Sheridan, who does not drink, smoke or take drugs, believes heroin should
be available to addicts on prescription, as in Switzerland, Holland and
Germany. 'Break the link, take away the crime,' he says.

The legalise cannabis meeting enraged the Daily Record which has launched a
series of scathing attacks on Sheridan culminating in its description of
him as a 'low life' who had crawled out from under a stone.

Peter Cox, the paper's editor, toasted the march's success last week. 'The
police estimate 15,000 marched, with another 3,000 to 5,000 elsewhere.
There hasn't been a demonstration in Glasgow that has attracted 20,000
people since the anti-Thatcher marches of the 1980s.

'Ordinary families suffering the same hardship were brought together. It
was heartwarming to see.'

But he had harsh words for Sheridan, a man he considers to be an
opportunist out for publicity.

'I can't believe that an unelected MSP, and I say he is unelected because
he is drawn from a national list and does not represent a constituency, can
draw so much attention from the main issue. I've got no time for him at all.'

Supporters of Sheridan say the Record's campaign is little more than a
circulation drive, a claim Cox vehemently denies. They argue that the
traditionally Labour-supporting newspaper is aiming its venom at their man
because he threatens to take votes from the party at the general election.

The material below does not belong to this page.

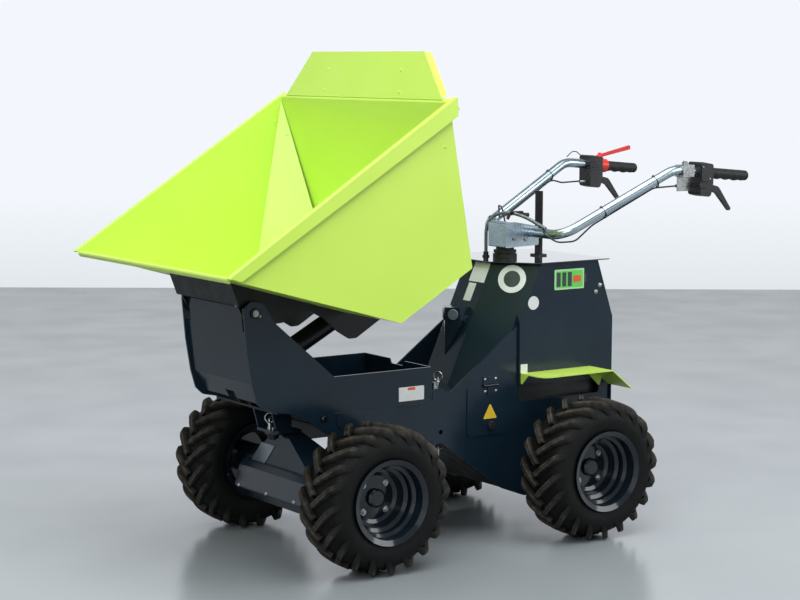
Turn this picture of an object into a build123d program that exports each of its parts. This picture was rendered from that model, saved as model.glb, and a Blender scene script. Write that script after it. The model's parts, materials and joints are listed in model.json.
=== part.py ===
from build123d import *
import os
from math import cos, radians, sin

# Pedestrian-controlled electric site dumper: four driven wheels, a tub chassis at the front, a battery
# pedestal with walk-behind handlebars at the rear, and a skip that tips forward over the front wheels.
# Millimetres. Shapes are drawn with x forward from the front axle, y to the left and z up from the ground;
# save() moves them along x so that the finished part stands with its origin at mid-length.

# ---- driving dimensions ------------------------------------------------------------------------------
FRONT_AXLE_TO_ORIGIN = 468.0
WHEELBASE = 748.0
TRACK = 688.0                      # between tyre centre planes
CLEAR = 0.3                        # gap between pieces that lie against each other but are not joined
RUN = 0.05                         # radial clearance of a turning pin or shaft

# wheels
TYRE_RADIUS = 205.0
TYRE_WIDTH = 165.0
RIM_RADIUS = 116.5                 # outer edge of the rim flange
BEAD_RADIUS = 103.0                # seat of the tyre on the rim
RIM_WIDTH = 172.0
DISC_INSET = 88.0                  # wheel disc behind the outer rim edge
HUB_RADIUS = 46.0
STUB_RADIUS = 20.0

# front chassis tub
PLATE = 6.0                        # side plates
SHEET = 4.0                        # folded panels
TUB_HALF = 172.0                   # outer face of the side plates
TUB_TOP = 513.0
TUB_FLOOR = 380.0
SEAM_X = -311.0                    # joint between front and rear chassis modules
TUB_FRONT_X = 305.0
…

Now the mothers' campaign looks set to expand. Gaille McCann has received
calls of support from women around the UK who want to start up their own
action groups.

Mary McLelland, meanwhile, reminds people of the massive human scar that
drugs have left on this city and on her life.

'We must break the shame barrier - so many parents of victims hide their
feelings,' she said. 'I am not ashamed of my son. He tried to beat heroin
addiction.'

She hopes the mothers' action will mean that one day no more young people
will join the ranks of Glasgow's Disappeared.